All this is achieved in a small imaginary space and with absolutely no pantomime allowed.
Yet somehow we follow along with no internal questions asked. It’s reminiscent of those improvised open scenes in acting class designed to convey intention and navigate conflict. The scenes are ultimately about problem solving and character arc.
It’s a mercurial device, and McMillan's attendant lesson is a sobering revelation: stripping these actors of the usual stagecraft elements compels them to abandon pretenses so that they’re made to confront the truth as their only viable and urgent choice.
Which brings us to the emotional eloquence of two sensible actors that lend fierce adherence to the text and an ardent commitment to one another: Sab Jose and Jake Cuenca.
Fresh out of the musical theatre gate as Michelle in the recently concluded “ETO NA! Musikal n’APO,” (also by 9 works Theatrical), Sab Jose glides into a difficult role with versatile aplomb.
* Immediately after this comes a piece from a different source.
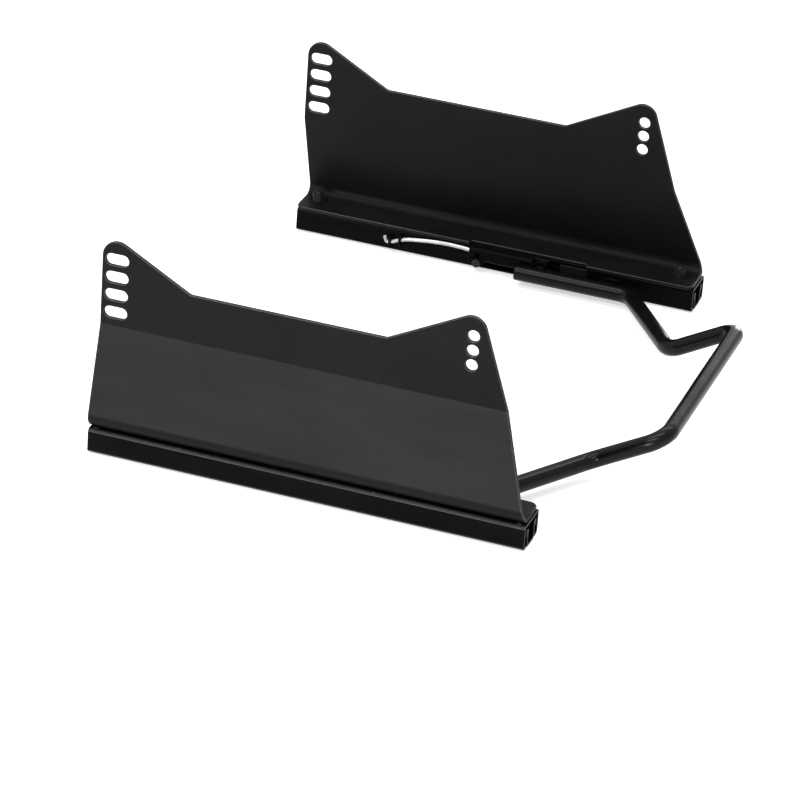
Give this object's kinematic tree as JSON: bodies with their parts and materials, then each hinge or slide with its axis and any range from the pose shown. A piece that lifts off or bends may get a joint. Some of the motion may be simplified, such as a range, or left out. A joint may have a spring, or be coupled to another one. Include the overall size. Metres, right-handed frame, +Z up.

She talks incessantly and drives a majority of the dialogue as she is obviously charged with the task of identifying today's most relevant problems, both personal and global. Her pacing is urgent but we trust her to slow down long enough to absorb the changing moods, especially as it involves her partner’s input. Her changed demeanor in the latter part of the play, as W reaches out to reconcile with M, is poignant. It reflects the transformation that results from a life-changing tragedy (I wouldn't dare spoil the story with that detail).
Jake Cuenca is a refreshing new discovery on stage. A film and television star, he wears the confidence of a seasoned thespian and a vulnerable quality that he seems to have tapped to flesh out his character’s inner strength. As M, he already looks quite masculine, but we're drawn even closer to the sensitive man who actively listens and fights for his beloved.
No doubt Andrei Nikolai Pamintuan (director) and Caisa Borromeo (assistant director) had something to do with the satisfying synthesis of these complex characters. They have shaped a believable relationship between people whose future we actually care about.
The small arena space at Power MAC Spotlight Center lends itself ideally to McMillan's minimalist construct. It also brings its own problems as actors are required to wield the attention of an audience seated around the raised, square stage.
The obstacle in question has less to do with when to shift blocking positions and more to do with why they must shift. Composition involving two people is a function of who gets the upper hand at any given moment. I would challenge the directors to revisit, clarify, and perhaps tweak those positions to determine how the constant shift in power is reflected by the geometry of the staging--e.g., who is up or down, who is facing what direction, who is behind whom, and why. You can never fully satisfy everybody in the round, anyway, so the line of focus should always come first.
All in all, the eager crowd on preview night was given a brutal dose of honest moral inventory, courtesy of two exceedingly generous actors who owned the space and seized our interest. In this sprawling metropolis where live entertainment is dominated by spectacle and pageantry, it's rewarding to get a reprieve and meditate on the intimate lessons of a small show with a big heart.